On financial matters, AfDB says cross-border banking activities that are led by African banks have been the most visible forms of regional financial integration.
Large South African banks (Standard Bank Group, Barclays Africa Group) are increasingly widening their presence outside South Africa. In East Africa, on the other hand, Kenyan-based banks like Equity and Kenya Commercial Bank have begun to expand.
“Equity Bank of Kenya intends to expand its agent and mobile banking model to serve unbanked people in the EAC region,” the report adds.
However, AfDB says, African financial systems lack reliable information for credit screening, quality accounting practices and systems to prevent tax evasion.
However, AfDB says, African financial systems lack reliable information for credit screening, quality accounting practices and systems to prevent tax evasion.
“Many African countries lack efficient national credit bureaus, due to inadequate regulation, unreliability of data, lack of appropriate information technology and human resources, and lack of funding to design and implement efficient ones,” the Bank adds.

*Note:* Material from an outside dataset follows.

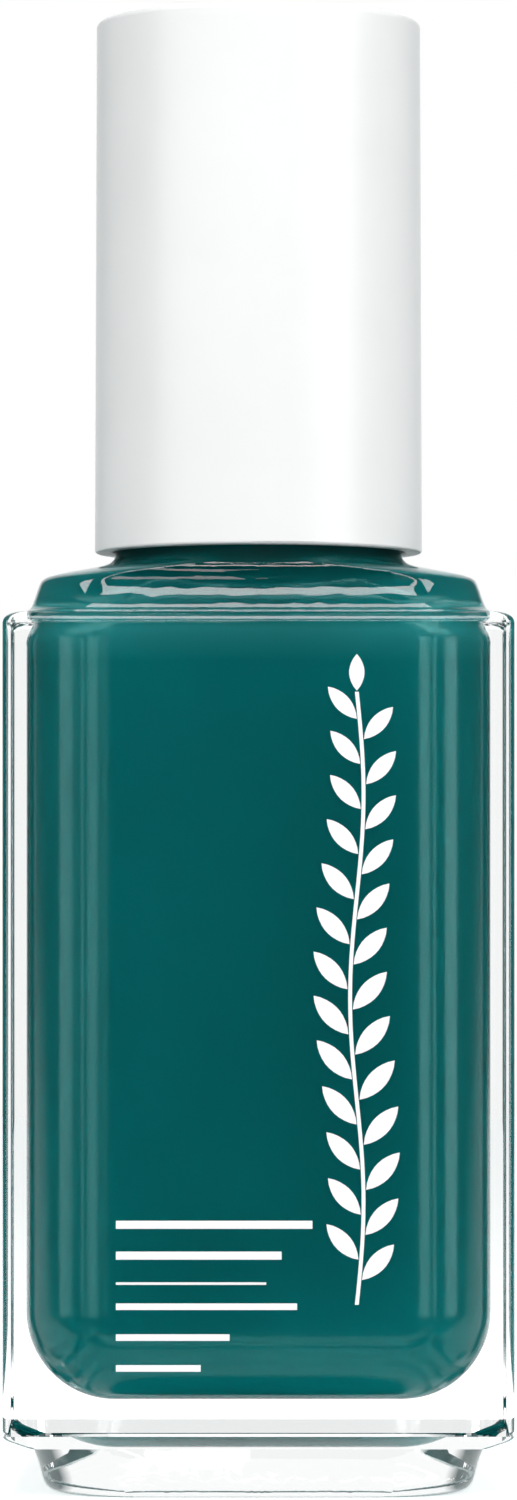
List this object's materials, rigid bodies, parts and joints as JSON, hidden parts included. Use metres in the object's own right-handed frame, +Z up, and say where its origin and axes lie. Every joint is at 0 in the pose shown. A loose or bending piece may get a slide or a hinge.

In East Africa, however, the central banks in Kenya, Tanzania and Uganda are linking up their payment systems within a broader plan to integrate their financial markets.
The initiative, according to the AfDB, will facilitate money transfers within the region through a reduction in costs, and is expected to reduce entry barriers and open up the supply market for money transfers, which has so far been exclusively dominated by a few multinational companies and cross-border banks that offer similar services within their subsidiaries.